I tell people I never make new year resolutions.
I lie.
Which is, funny enough, the first rule of forming resolutions.
My flimsy covenants should not be considered resolutions.
They’re promises taped together only by mental commitment. Resolutions upheld by the most fragile glue imaginable.
Maybe, to pin some permanence on resolutions, I’ll eventually learn to write them down. Trap them on paper where they can’t be lost.
But paper lasts for a few more seconds than thoughts, in as many seconds as it takes to file that piece of paper in a forgotten drawer to mold in a forgotten place.
Once the air plummets to glacier temperatures and you think winter can’t possibly become more bleak, gray and funereal, that is the perfect time to make resolutions.
Mapping constructive contracts for the new year creates a little light in the dark days of January, maybe a little bit of hope to last until spring.
I believe that’s why they hold Inauguration Day toward the end of January.

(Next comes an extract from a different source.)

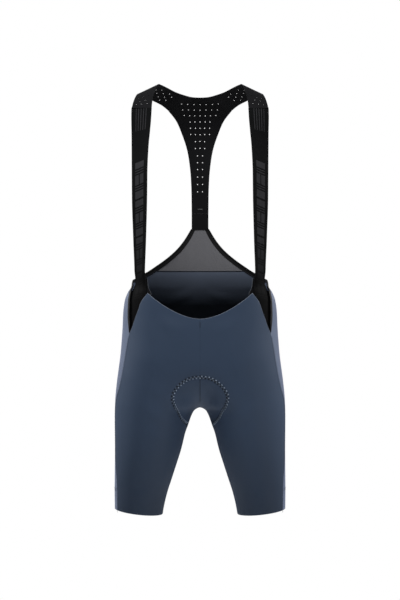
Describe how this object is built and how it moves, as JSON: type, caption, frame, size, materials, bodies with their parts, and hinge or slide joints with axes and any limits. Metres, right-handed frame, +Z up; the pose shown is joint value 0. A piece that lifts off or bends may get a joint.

(For the record, that’s not the reason at all. Since the establishment of the 20th Amendment limiting the terms of the president and vice-president, the inauguration now must take place at noon on Jan. 20. Fun fact about the inauguration: the president was actually officially sworn-in on Sunday a few minutes before noon. The Monday ceremony on Martin Luther King, Jr. Day was just a formality.)
The president and I are both making promises. We’re both resolving to stick to our word in the coming months.
I feel a little relief knowing I didn’t make my resolutions in front of millions of people.
At least I won’t ever have to be confronted with a written transcript of my speech of resolutions to either be praised for keeping them or censured for failing to fulfill them by Jan. 20, 2014.
That doesn’t mean I don’t take promises seriously.
The president and I are both swear on something considered to be sacred. Him, with the Bible that Abraham Lincoln used at his presidential inauguration.
Me? I swear on the validity of my own word.
I swear to uphold the belief that I can change, that I’m capable of letting go of hate and fear, deepening my understanding of people, stretching my comfort zone and imagination to hold things I did not know I could embrace.
Yes, my resolutions are that abstract on purpose.
None of my goals include specific numbers, dates or pounds to be shed.
In the years I’ve been casually creating and then not sticking to resolutions, I’ve learned the more concrete the goal, the greater the personal disappointment.
And the less time you take in thinking about resolutions, the better.
For me? My resolutions happen in the time it takes to walk my dog.
I turn my face into the wind, dog leash in hand.
I turn my thoughts to what I want to accomplish in the next 12 months.
I am determined. I will conquer those insecurities that have nagged me for years. The professional knowledge I want to acquire. The right words to express more fully the language I wished I could use in this column.
One step, one goal.
One step, one promise for change.  
With any luck, I’ll remember those resolutions. Ponder them in my heart in a silent, solemn oath.  
But a lot can happen in the next 365 days, let alone those seconds as it takes to arrive home.